Kegelisahan Hashmi ini memuncak ketika dalam sebuah diskusi di kelas sejarahnya, seorang kawan mengeluarkan perkataan yang membuatnya bingung: “Tak semua Muslim teroris, tapi semua teroris adalah Muslim,” kata si kawan.
Bagi Hashmi kalimat itu adalah bukti bahwa kebanyakan orang masih tak tahu kalau Muslim juga mengecam terorisme. Pernyataan itu sekaligus pembenaran kalau orang-orang masih belum bisa memisahkan perilaku antara terorisme dan Islam.
Menggunakan Google spreadsheets, Hashmi akhirnya membuat 712 halaman daftar Muslim yang megutuk terorisme lengkap dengan sumbernya. Daftar itu lalu disebarkannya dalam kicauan yang di-retweet lebih dari 15 ribu kali dalam waktu kurang dari sehari. Daftar itu termasuk tindak kekerasan domestik hingga tragedi 9/11.
“Aku mau menunjukkan pada orang-orang betapa lemahnya argumen [Muslim tak peduli pada terorisme] itu,” katanya pada The Guardian.
Saking cepatnya kicauan Hashmi populer, beberapa pengikutnya di Twitter malah sukarela membantunya membikinkan sebuah situs sebagai alamat laporan-laporan tersebut.
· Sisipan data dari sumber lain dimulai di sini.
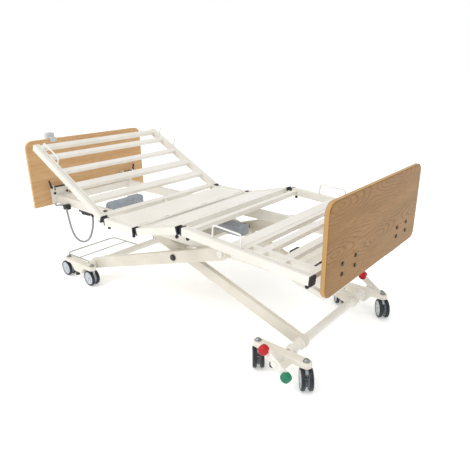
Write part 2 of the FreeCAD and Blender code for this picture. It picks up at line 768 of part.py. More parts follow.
def make_boards():
    foot = board(0, footboard_low, footboard_high, 45, 42)
    head = board(headboard_station, headboard_low, headboard_high, 50, 0)
    bolts = []
    for y, z in foot_bolt_places:
        through_foot = bolt_x(-1, board_thickness + board_plate_x, y, z, 4)
        foot = foot.cut(bolt_x(-1, 30, y, z, 4))
        button = bolt_x(-4, 0, y, z, 9)
        crown = [edge for edge in button.Edges if abs(edge.CenterOfMass.x - at(-4)) < 0.01]
        button = button.makeFillet(2.5, crown)
        bolts.append(fused([through_foot, button]))
    plate_face = headboard_station - board_plate_x
    for y, z in head_bolt_places:
        head = head.cut(bolt_x(headboard_station - 1, headboard_station + 15, y, z, 4))
        inner_head = bolt_x(plate_face - 5, plate_face, y, z, 8)
        shank = bolt_x(plate_face - 2, headboard_station + 15, y, z, 4)
        bolts.append(fused([shank, inner_head]))
    write("footboard", [foot])
    write("headboard", [head])
    write("board_bolts", bolts)


def make_board_brackets():
    """Plates behind both boards, each with four bolt holes, and latch pivots at the head."""
    plates = []
    foot_plate = box(board_thickness, board_thickness + board_plate_x, 190, 345, 440, 600)
    foot_plate = softened(foot_plate, axis_x, 12, lambda p: p.z > 599)
    wing = box(board_thickness, board_thickness + board_plate_x, 340, 412, 446, 520)
    foot_plate = foot_plate.fuse(wing).removeSplitter()
    plate_face = headboard_station - board_plate_x
    head_plate = box(plate_face, headboard_station, 202, 330, 432, 545)
    head_plate = softened(head_plate, axis_x, 14, lambda p: p.z > 544)
    for y, z in foot_bolt_places:
        foot_plate = foot_plate.cut(bolt_x(10, 40, y, z, 4))
    for y, z in head_bolt_places:
        head_plate = head_plate.cut(bolt_x(plate_face - 10, headboard_station + 1, y, z, 4))
    plates.extend(pair(foot_plate))
    for side in latch_ears():
        plates.append(fused([head_plate] + side) if side[0].BoundBox.YMin > 0 else
                      fused([mirrored(head_plate)] + side))
    return plates


def latch_ears():
    """Two small lugs on each head plate that carry the latch's rod."""
    lugs = []
    for y in (234.0, 322.0):
        lug = box(latch_station - 12, headboard_station - board_plate_x + 1, y, y + 6, 520, 562)
        lug = softened(lug, axis_y, 10, lambda p: p.x > at(latch_station))
        lugs.append(lug.cut(rod(latch_station, y - 4, y + 10, latch_z, 5)))
    return [lugs, [mirrored(lug) for lug in lugs]]


def latch():
    """Black rod across the head bracket with a thumb lever on its outer end."""
    bar = rod(latch_station, 228, 334, latch_z, 5 - running_gap)
    hub = rod(latch_station, 328.4, 338, latch_z, 9)
    grip = box(latch_station - 5, latch_station + 5, 329, 337, latch_z, latch_z + 50)
    grip = softened(grip, axis_y, 4, lambda p: p.z > latch_z + 49)
    grip.rotate(Vector(at(latch_station), 331, latch_z), axis_x, -14)
    return fused([bar, hub, grip])


# ---- drives ---------------------------------------------------------------------------
def make_drives():
    """Motor units fixed under the frame, and the rods that they push and pull."""
    lever_z = upper_pin_z - lift_lever
    motor = box(275, 425, -42, 42, lever_z - 26, 432)
    motor = softened(motor, axis_x, 12)
    sleeve = Part.makeCylinder(17, 120, Vector(at(545), 0, lever_z), axis_x)
    strut = box(240, 262, -16, 16, 400, 440)
    ledge = box(240, 285, -16, 16, 400, 418)
    bore = Part.makeCylinder(11.1, 155, Vector(at(555), 0, lever_z), axis_x)
    write("lift_motor", [fused([motor, sleeve, strut, ledge]).cut(bore)])
    rod_bar = Part.makeCylinder(11, 175, Vector(at(foot_pin_station - 20), 0, lever_z), axis_x)
    fork = box(foot_pin_station - 24, foot_pin_station + 22, -18, 18, lever_z - 12, lever_z + 12)
    window = box(foot_pin_station - 11.5, foot_pin_station + 11.5, -8.5, 8.5, lever_z - 20, lever_z + 20)
    write("lift_rod", [fused([rod_bar, fork]).cut(window)])

    lever_z = top_hinge_z - knee_lever
    motor = softened(box(742, 915, -40, 40, 428, 486), axis_x, 12)
    hanger = box(915, 1098, 30, 38, 458, 484)
    hook = box(1080, 1098, 30, 38, 458, 503)
    tie = box(1086, 1098, -38, 38, 497, 503)
    sleeve = Part.makeCylinder(15, 75, Vector(at(985), 0, lever_z), axis_x)
    bore = Part.makeCylinder(9.1, 200, Vector(at(990), 0, lever_z), axis_x)
    write("knee_motor", [fused([motor, sleeve, tie] + pair(hanger) + pair(hook)).cut(bore)])
    rod_bar = Part.makeCylinder(9, 165, Vector(at(1060), 0, lever_z), axis_x)
    fork = box(thigh_station - 22, thigh_station + 20, -17, 17, lever_z - 10, lever_z + 10)
    window = box(thigh_station - 11, thigh_station + 11, -8.5, 8.5, lever_z - 20, lever_z + 20)
    write("knee_rod", [fused([rod_bar, fork]).cut(window)])

    lever_z = top_hinge_z - backrest_lever
    drum = Part.makeCylinder(38, 250, Vector(at(1672), -205, 457), axis_y)
    closed_end = [edge for edge in drum.Edges if abs(edge.CenterOfMass.y + 205) < 1 and edge.Closed]
    drum = drum.makeFillet(16, closed_end)
    gear = softened(box(1636, 1708, -30, 46, 388, 495), axis_y, 14)
    sleeve = Part.makeCylinder(17, 130, Vector(at(1650), 0, lever_z), axis_x)
    saddle = softened(box(1655, 1689, 1 - frame_y[0], -190, 446, 462), axis_x, 3)
    bore = Part.makeCylinder(10.1, 240, Vector(at(1740), 0, lever_z), axis_x)
    write("backrest_motor", [fused([drum, gear, sleeve, saddle]).cut(bore)])
    rod_bar = Part.makeCylinder(10, 290, Vector(at(1650), 0, lever_z), axis_x)
    fork = box(backrest_station - 30, backrest_station + 32, -18, 18, lever_z - 10, lever_z + 10)
    window = box(backrest_station - 20, backrest_station + 20, -8.5, 8.5, lever_z - 20, lever_z + 20)
    write("backrest_rod", [fused([rod_bar, fork]).cut(window)])


# ---- handset and its cord -------------------------------------------------------------
cord_points = [(1565, -390, 470), (1557, -395, 446), (1555, -405, 404), (1563, -417, 358), (1589, -424, 325),
               (1638, -425, 303), (1691, -425, 301), (1740, -422, 321), (1796, -404, 352), (1860, -374, 379),
               (1922, -345, 406), (1966, -324, 424), (2004, -313, 434), (2054, -309, 432), (2098, -304, 420),
               (2136, -298, 409), (2166, -290, 415), (2186, -282, 446), (2191, -273, 506), (2189, -267, 576),
               (2183, -264, 640), (2173, -262, 698), (2166, -262, 752)]


def handset_cord():
    """Cord from the gland, in a loop to the clip on the rail, under the headboard to the handset."""
    points = [Vector(at(s), y, z) for s, y, z in cord_points]
    runs = [points[i].distanceToPoint(points[i + 1]) for i in range(len(points) - 1)]
    bends = []
    for i in range(1, len(points) - 1):
        before = points[i].sub(points[i - 1])
        after = points[i + 1].sub(points[i])
        turn = before.getAngle(after)
        bends.append(0.45 * min(runs[i - 1], runs[i]) / math.tan(turn / 2))
    print("cord runs ", " ".join("%.0f" % run for run in runs))
    print("cord radii", " ".join("%.0f" % bend for bend in bends))
    solid = pipe(points, cord_radius, bends)
    length = solid.Volume / (math.pi * cord_radius ** 2)
    print("cord length %.0f, runs added up %.0f" % (length, sum(runs)))
    return solid


def make_handset():
    """Hand control hooked over the headboard, its cord, and what holds the cord on the frame."""
    y = handset_y
    back = headboard_station + board_thickness
    body = box(back + 1, back + 38, y - 27, y + 27, handset_low, handset_high)
    body = softened(body, axis_x, 12)
    rim = [edge for edge in body.Edges if abs(edge.CenterOfMass.x - at(back + 38)) < 0.01]
    body = body.makeFillet(6, rim)
    hook_top = headboard_high + 8
    inner_face = headboard_station - 2
    hook = box(headboard_station - 6, back + 10, y - 22, y + 22, headboard_high + 1, hook_top)
    lip = box(inner_face - 6, inner_face, y - 22, y + 22, headboard_high - 20, hook_top)
    write("handset", [fused([body, hook, lip])])
    write("handset_cord", [handset_cord()])
    gland = post(gland_station, gland_y, 470, 484, 9)
    arm_plate = box(gland_station - 12, gland_station + 12, gland_y - 12, -frame_y[1], 478, 484)
    arm_plate = softened(arm_plate, axis_z, 8, lambda p: p.y < gland_y)
    clip = softened(box(1962, 1994, -330, -frame_y[1], 416, 448), axis_x, 5, lambda p: p.y < -329)
    hole = pipe([Vector(at(s), y_, z) for s, y_, z in cord_points[9:15]], cord_radius + 0.3, [60, 60, 60, 60])
    write("cord_fittings", [fused([gland, arm_plate]), clip.cut(hole), junction_box()])


def junction_box():
    """Dark box for the motors' cables, hung under the right side rail."""
    low, high = frame_y[0] + 3, frame_y[1] - 3
    outline = [(1738, 430), (1738, 422), (1764, 407), (1842, 403), (1852, 411), (1852, 430)]
    points = [Vector(at(s), -low, z) for s, z in outline]
    shell = Part.Face(Part.makePolygon(points + [points[0]])).extrude(Vector(0, low - high, 0))
    relief = bolt_x(1850, 1886, -(low + high) / 2, 418, 6)
    return fused([softened(shell, axis_y, 3), relief])


def main():
    os.makedirs("parts", exist_ok=True)
    make_bases()
    make_casters()
    write("base_wire_rack", [base_rack()])
    make_brake()
    make_scissor()
    make_seat()
    make_backrest()
    make_thigh()
    make_calf()
    make_boards()
    write("board_brackets", make_board_brackets())
    write("latch_levers", pair(latch()))
    make_drives()
    make_handset()


main()
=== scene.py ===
import json
import math
import bpy
import bmesh
from mathutils import Matrix, Vector

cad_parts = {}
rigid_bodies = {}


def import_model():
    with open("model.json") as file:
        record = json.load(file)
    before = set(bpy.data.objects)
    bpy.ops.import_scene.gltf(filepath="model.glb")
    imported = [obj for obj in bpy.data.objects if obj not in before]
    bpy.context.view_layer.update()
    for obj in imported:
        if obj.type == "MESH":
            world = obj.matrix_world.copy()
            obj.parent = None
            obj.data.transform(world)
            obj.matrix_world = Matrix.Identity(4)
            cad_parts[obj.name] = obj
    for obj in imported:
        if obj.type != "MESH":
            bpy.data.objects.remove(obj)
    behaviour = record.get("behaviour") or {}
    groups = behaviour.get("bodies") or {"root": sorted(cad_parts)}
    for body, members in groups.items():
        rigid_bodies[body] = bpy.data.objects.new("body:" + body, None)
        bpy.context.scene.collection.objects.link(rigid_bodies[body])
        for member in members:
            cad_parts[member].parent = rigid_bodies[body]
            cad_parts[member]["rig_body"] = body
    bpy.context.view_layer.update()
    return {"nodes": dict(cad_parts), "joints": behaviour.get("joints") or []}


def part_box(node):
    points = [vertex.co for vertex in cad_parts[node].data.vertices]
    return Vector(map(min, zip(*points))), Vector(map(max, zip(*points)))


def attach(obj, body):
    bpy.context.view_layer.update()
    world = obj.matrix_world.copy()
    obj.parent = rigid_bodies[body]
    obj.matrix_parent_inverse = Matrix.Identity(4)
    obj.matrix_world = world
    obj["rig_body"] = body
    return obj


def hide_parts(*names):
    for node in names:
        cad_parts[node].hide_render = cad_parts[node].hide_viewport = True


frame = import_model()
nodes = frame["nodes"]
joints = {joint["name"]: joint for joint in frame["joints"]}
mm = 0.001


camera = {
    "place": (1.817, -1.824, 1.296),
    "turn": 40.07,       # degrees to the left of +Y
    "tilt": 20.27,       # degrees down
    "roll": -0.56,
    "lens": 35.36,
    "sensor": 36,
}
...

Semua laporan itu bisa dilihat di alamat muslimscondemn.com. Hingga kini, laporan yang dirangkum Hashmi telah berjumlah lebih dari 5 ribu entri, dan datang dari seluruh dunia, termasuk kecaman terhadap serangan yang dilakukan Khalid Masood.
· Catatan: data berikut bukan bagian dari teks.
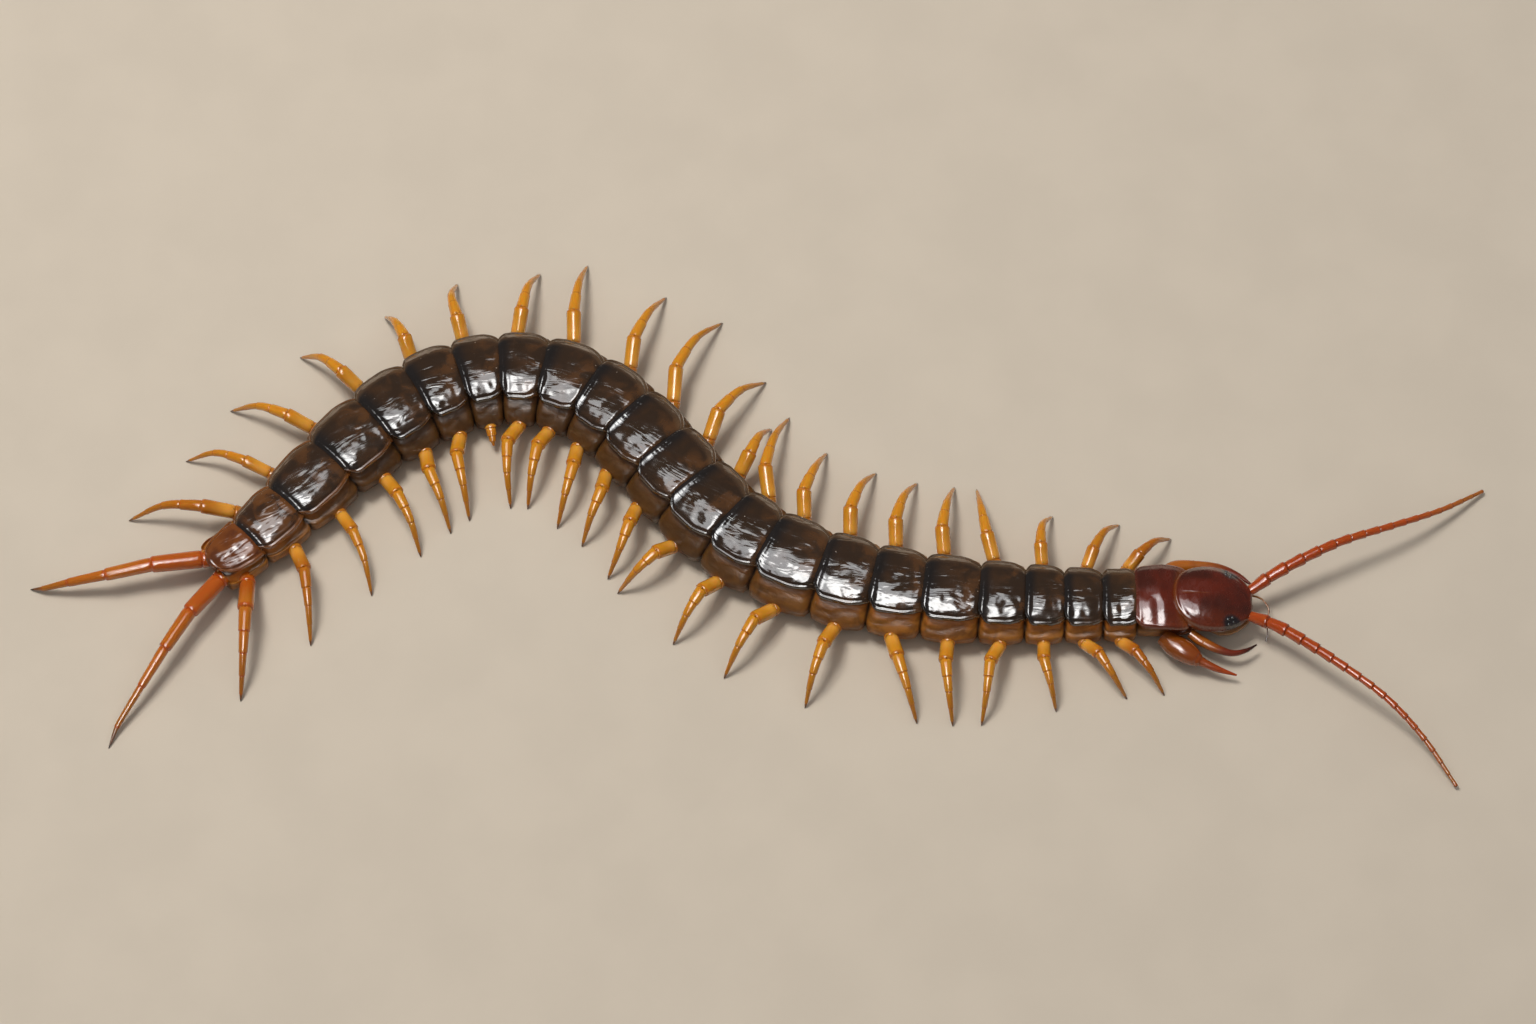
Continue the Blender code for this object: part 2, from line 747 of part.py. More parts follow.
def feeler(name, rows, mat):
    """Antenna: bead-like articles along a smooth path, each a little wider at its far end."""
    path = spline([place(*row) for row in rows], 16)
    lengths = [0.0]
    for a, b in zip(path, path[1:]):
        lengths.append(lengths[-1] + (b - a).length)
    whole = lengths[-1]

    def along(distance):
        for i in range(1, len(path)):
            if distance <= lengths[i]:
                share = (distance - lengths[i - 1]) / (lengths[i] - lengths[i - 1])
                return path[i - 1].lerp(path[i], share)
        return path[-1]

    stations = []
    for article in range(FEELER_ARTICLES):
        for share, swell in ARTICLE_ENDS:
            part = ((article + share) / FEELER_ARTICLES) ** FEELER_CROWDING
            radius = table(part, FEELER_RADII) * swell
            stations.append((along(part * whole), radius))
    points = [at for at, _ in stations]
    ways = directions(points)
    limb(name, [(at, way, radius) for (at, radius), way in zip(stations, ways)], mat, 6)


def tail_leg(name, side, rows, mat):
    """One of the two long rear legs, trailing from the end of the body to a claw on the floor."""
    point, tailward, far = station(LAST, 1.0)
    root = point + tailward * GAP + far * (side * TAIL_LEG_SPREAD) + Vector((0, 0, TAIL_LEG_HEIGHT))
    joints = [root] + [place(*row) for row in rows]
    stations = []
    for index, radii in enumerate(TAIL_LEG_RADII):
        start, end = joints[index], joints[index + 1]
        way = (end - start).normalized()
        if index == 0:
            stations.append((start, tailward, radii[0]))
            stations.append((start.lerp(end, 0.35), (way * 2 + tailward).normalized(), radii[1]))
            stations.append((start.lerp(end, 0.95), way, radii[2]))
        else:
            stations.append((start.lerp(end, 0.05), way, radii[0]))
            stations.append((start.lerp(end, 0.94), way, radii[1]))
    stations.pop()
    rings = [round_ring(at, way, radius, LEG_SIDES) for at, way, radius in stations]
    rings.append(sole(joints[-1], way))
    loft(name, rings, mat)


def stub_leg(mat):
    """Short leg that is growing again, held clear of the floor."""
    point, _, far = station(STUB, NEAR_ATTACH)
    root = point - far * (flank(STUB, NEAR_ATTACH, -1) + GAP) + Vector((0, 0, HIP_HEIGHT))
    down = (-far - Vector((0, 0, STUB_DROOP))).normalized()
    stations = [(root + down * distance, down, radius) for distance, radius in STUB_STATIONS]
    stations[0] = (root, -far, STUB_STATIONS[0][1])
    limb(f"leg_near_{STUB}", stations, mat, LEG_SIDES)


def head_limbs():
    """Antennae, poison claws and palps."""
    red = material("red_feelers", RED, 0.3)
    claw = material("rust_claws", RUST, 0.25)
    feeler("antenna_near", NEAR_FEELER, red)
    feeler("antenna_far", FAR_FEELER, red)
    _, tailward, far = station(1, 0.0)
    horn("poison_claw_near", NEAR_CLAW, 2, claw, 8, -far)
    horn("poison_claw_far", FAR_CLAW, 2, claw, 8, far)
    horn("palp_near", NEAR_PALP, 2, claw, 6, -far)
    horn("palp_far", FAR_PALP, 2, claw, 6, -tailward)
    tail_leg("tail_leg_near", -1, NEAR_TAIL_LEG, red)
    tail_leg("tail_leg_far", 1, FAR_TAIL_LEG, red)


def build():
    """The whole animal."""
    clear_scene()
    trunk()
    head_piece(material("red_head", MAROON, 0.25))
    legs()
    stub_leg(material("stub_leg", AMBER, 0.3))
    head_limbs()


build()
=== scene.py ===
"""Looks of a large tropical centipede, life size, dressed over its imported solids.

The body lies in an S-curve along X, head towards +X; the near side faces -Y and z = 0 is the
floor. Shapes are worked out in millimetres and become metres when a piece is made.
"""
import math

import bpy
import numpy as np
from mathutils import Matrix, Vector, noise


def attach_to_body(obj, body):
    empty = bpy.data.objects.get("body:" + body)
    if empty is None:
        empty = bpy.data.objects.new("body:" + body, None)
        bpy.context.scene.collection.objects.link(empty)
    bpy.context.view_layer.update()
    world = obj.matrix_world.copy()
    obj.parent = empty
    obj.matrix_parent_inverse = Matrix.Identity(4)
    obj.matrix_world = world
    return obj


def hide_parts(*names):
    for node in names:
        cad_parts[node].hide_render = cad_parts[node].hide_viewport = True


bl_info = {
    "name": "Centipede",
    "version": (1, 1, 0),
    "blender": (4, 5, 0),
    "location": "View3D > Sidebar > Centipede",
    "description": "Dresses the packed centipede with plates, skin, limbs and head",
    "category": "Object",
}

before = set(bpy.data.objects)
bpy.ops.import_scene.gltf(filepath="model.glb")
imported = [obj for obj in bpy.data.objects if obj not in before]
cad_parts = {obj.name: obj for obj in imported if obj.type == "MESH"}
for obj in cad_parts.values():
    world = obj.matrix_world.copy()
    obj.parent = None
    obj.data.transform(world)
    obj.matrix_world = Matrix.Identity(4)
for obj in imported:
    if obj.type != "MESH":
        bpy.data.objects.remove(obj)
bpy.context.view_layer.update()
MM = 0.001
UP = Vector((0.0, 0.0, 1.0))

# Body plan, the same as the solids': for each back plate from the head to the tail its length
# along the body, the turn of the heading over it (degrees) and the plate's half-width.
SEGMENTS = [
    (5.2, 0.0, 4.05),
    (3.8, -0.5, 3.55),
    (4.3, -1.0, 3.65),
    (4.4, -1.5, 3.8),
    (5.1, -2.0, 3.95),
    (6.3, -3.0, 4.1),
    (5.8, -4.5, 4.2),
    (6.0, -6.5, 4.35),
    (6.6, -10.0, 4.4),
    (5.4, -12.0, 4.45),
    (6.0, -9.0, 4.5),
    (5.7, -0.5, 4.5),
    (5.9, 4.8, 4.5),
    (5.7, 14.0, 4.45),
    (5.8, 19.5, 4.4),
    (5.1, 15.5, 4.4),
    (4.8, 14.7, 4.4),
    (5.4, 12.0, 4.45),
    (6.1, 11.0, 4.35),
    (6.8, 6.5, 4.1),
    (7.2, 1.5, 3.7),
    (5.9, -4.0, 3.2),
    (5.1, -7.0, 2.75),
]
LAST = len(SEGMENTS)
NECK = (46.8, -12.8)             # front of the first plate, before the animal is centred
TAILWARD = 180.0                 # heading of the body there, in degrees
CENTRE = (-1.06, -0.8)           # middle of the plan, which becomes x = 0 and y = 0

STANDARD = 4.1                   # half-width of a plate whose rim stands at RIM_HEIGHT
RIM_HEIGHT = 5.3
RIM_HEIGHT_PER_WIDTH = 0.8
ARCH_PER_WIDTH = 0.28            # height of a plate's crown over its rim
ARCH_POWER = 2.5
# How far the flanks stand out beside the plates, from the first segment to the last.
NEAR_BULGE = [(1.0, 0.35), (6.0, 1.15), (10.0, 1.5), (19.0, 1.5), (23.5, 0.45)]
FAR_BULGE = [(1.0, 0.3), (4.0, 0.5), (19.0, 0.45), (23.5, 0.3)]
NECK_FLANK = 3.5                 # half-width of the flanks at the first plate
PINCH = 0.13                     # narrowing of the flanks at both ends of a segment
REAR_PLATE_SPREAD = 0.08         # how much further the rear plates reach on the near side
HEAD_OVERLAP = 1.3               # how far back the skin's top starts, under the head's rear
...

Kampanye Hashmi ini adalah bagian dari upaya melepas stereotip agama pada perilaku terorisme. Terutama Islam yang jadi minoritas di dunia Barat. Standar ganda yang berlaku pada Islam benar-benar harus dilepas, sebab dampak dari stigma tersebut bukan lagi hitungan sepele. Dari laporan Human Rights Watch (HRW), ketakutan negara-negara Barat pada Islam—yang biasa disebut Islamofobia—makin parah pada 2016. Korban langsung dari ketakutan fanatik itu adalah para imgiran dan refugees (orang-orang yang melarikan diri dari negaranya karena perang dan krisis). Menurut Kenneth Roth, Direktur Eksekutif HRW, keengganan negara-negara Eropa menampung para pelarian ini disebabkan oleh Islamofobia yang akhirnya membuat krisis politik.
“Ada kebutuhan yang mendesak untuk melawan Islamofobia ini,” katanya pada VOA. Menurut Roth, ada konsepsi salah yang dikembangkan Eropa tentang kemurnian etnis mereka, yang menyebabkan ketakutan pada orang-orang Islam.
Selain tanda perang terhadap stigma dan stereotip, bagi Muslim sendiri, kampanye Hashmi juga bisa jadi alat deradikalisasi—proses meruntuhkan suatu paham radikal (dalam hal ini adalah bagaimana agama Islam dilekatkan dengan terorirsme). Muslim-muslim yang masih kebingungan dan berada di zona abu-abu, setidaknya bisa tercerahkan dengan jumlah laporan di muslimscondemn.com: bahwa yang memilih jadi Muslim dan mencekam terorisme yang mengatasnamakan Islam tidak sedikit jumlahnya.